Thursday, September 17, 2009

Poe and politics

Frederick William Thomas came to visit Poe at his house (then on Coates Street in Philadelphia) on September 17, 1842. Years later, he described Poe's home life in the so-called Quaker City:
He lived in a rural home on the outskirts of the city. His house was small, but comfortable inside for one of the kind. The rooms looked neat and orderly, but everything about the place wore an air of pecuniary want. Although I arrived late in the morning Mrs. Clemm, Poe's mother-in-law, was busy preparing for his breakfast. My presence possibly caused some confusion, but I noticed that there was delay and evident difficulty in procuring the meal. His wife entertained me. Her manners were agreeable and graceful... She and her mother showed much concern about Eddie, as they called Poe, and were anxious to have him secure work.
Thomas was a writer himself and, throughout his 60 years, lived in Providence, Charleston, Baltimore, Cincinnati — though it was in Philadelphia that he met Edgar Poe. Thomas maintained a long, frequent correspondence with Poe, three years his junior; letters between the two are very frank, honest, and interesting. Thomas also got his hands dirty in politics and campaigned on behalf of William Henry Harrison, who died shortly after his presidential inauguration. Harrison's successor, the "accidental president" John Tyler, compensated Thomas for his support by granting him a clerkship at the Treasury Department in Washington, D.C.

Thomas hoped his connection with the new president would lead to a job for his friend Poe. Their September 1842 meeting was to discuss this possibility. Robert Tyler, son of the new president, was in town and would likely show his support for granting Poe a government job, Thomas believed. But, Poe knew his preferred path: even as Thomas chatted with Poe about obtaining a government post, Poe chatted about creating his own literary journal. Nevertheless, the struggling writer/critic was somewhat intrigued by government work, which he had heard was easy money. Thomas implied the job was all but his already; Robert Tyler was "remarkably fond of poetry." He agreed to meet Thomas the next morning.

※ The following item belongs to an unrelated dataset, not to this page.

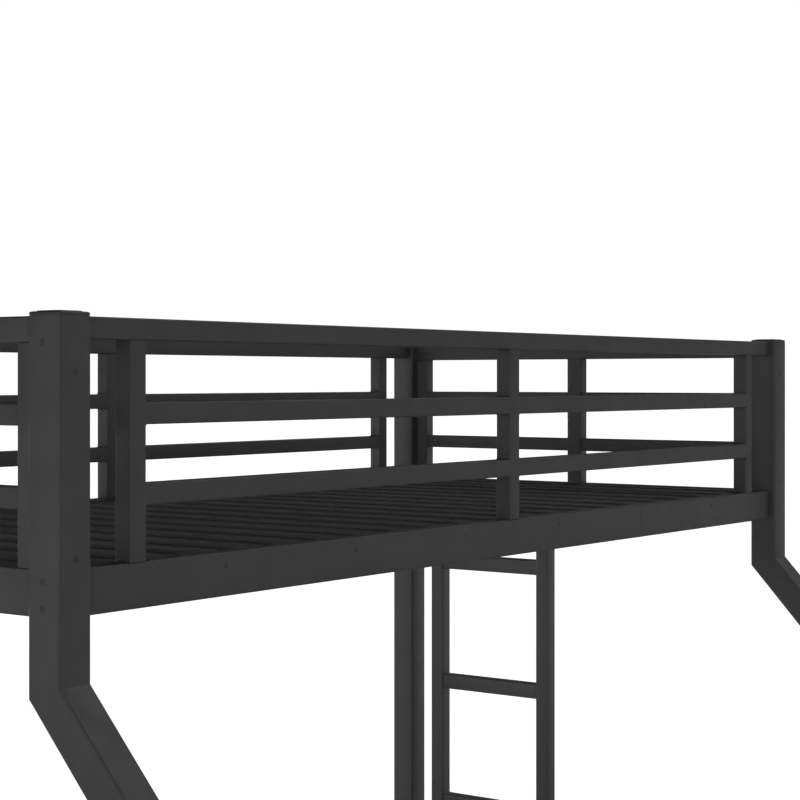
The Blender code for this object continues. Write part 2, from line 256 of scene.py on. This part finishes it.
def moulded_plastic(name, color):
    """Spark-eroded black plastic, as caps and glides are moulded."""
    graph = Graph(name)
    light = tuple(c * 1.2 for c in color)
    cloud = graph.span(graph.noise(30.0, 3.0), 0.35, 0.65, 0.0, 1.0)
    scuff = graph.math("MULTIPLY", graph.edges(0.0010),
                       graph.span(graph.noise(60.0, 4.0), 0.48, 0.66, 0.0, 0.4))
    tone = graph.mix(cloud, color, light)
    graph.link(graph.mix(scuff, tone, tuple(c * 1.7 for c in color)),
               graph.shader.inputs["Base Color"])
    graph.link(graph.span(graph.noise(200.0, 2.0), 0.3, 0.7, 0.44, 0.58),
               graph.shader.inputs["Roughness"])
    graph.link(graph.bump(graph.noise(1100.0, 2.0), 0.25, 0.0003),
               graph.shader.inputs["Normal"])
    graph.shader.inputs["IOR"].default_value = 1.46
    return graph.material


def blackened_steel(name, color):
    """The dark oiled steel of bolts and rivets."""
    graph = Graph(name)
    patch = graph.span(graph.noise(160.0, 3.0), 0.35, 0.65, 0.0, 1.0)
    graph.link(graph.mix(patch, color, tuple(c * 1.5 for c in color)),
               graph.shader.inputs["Base Color"])
    graph.link(graph.span(graph.noise(500.0, 2.0), 0.3, 0.7, 0.36, 0.50),
               graph.shader.inputs["Roughness"])
    graph.link(graph.bump(graph.noise(1800.0, 2.0), 0.12, 0.0002),
               graph.shader.inputs["Normal"])
    graph.shader.inputs["Metallic"].default_value = 0.25
    return graph.material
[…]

Thomas likely didn't hear from Poe for several days. A letter from Poe dated September 21, 1842 excuses his absence:
I am afraid you will think that I keep my promises but indifferently well, since I failed to make my appearance at Congress Hall on Sunday, and I now, therefore, write to apologize... Upon reaching home Saturday night, I was taken with a severe chill and fever — the latter keeping me company the next day. I found myself too ill to venture out, but, nevertheless, would have done so had I been able to obtain the consent of all parties.
Poe blamed both illness and his wife for not allowing him to meet with Tyler, the president's son. Was he really sick? Was his wife concerned about his health? Or, as biographer Kenneth Silverman concludes, was he just nursing a hangover after a night's drinking? When Poe realized he had missed a good opportunity (apparently, the job promised an annual salary of $1,500 — nearly double what he was making at Graham's Magazine), he wrote he still wanted to pursue the job, "if he [Tyler] can look over matters & get me the Inspectorship I will join the Washingtonians" — a temperance group (years later, Poe did, in fact, join a temperance organization).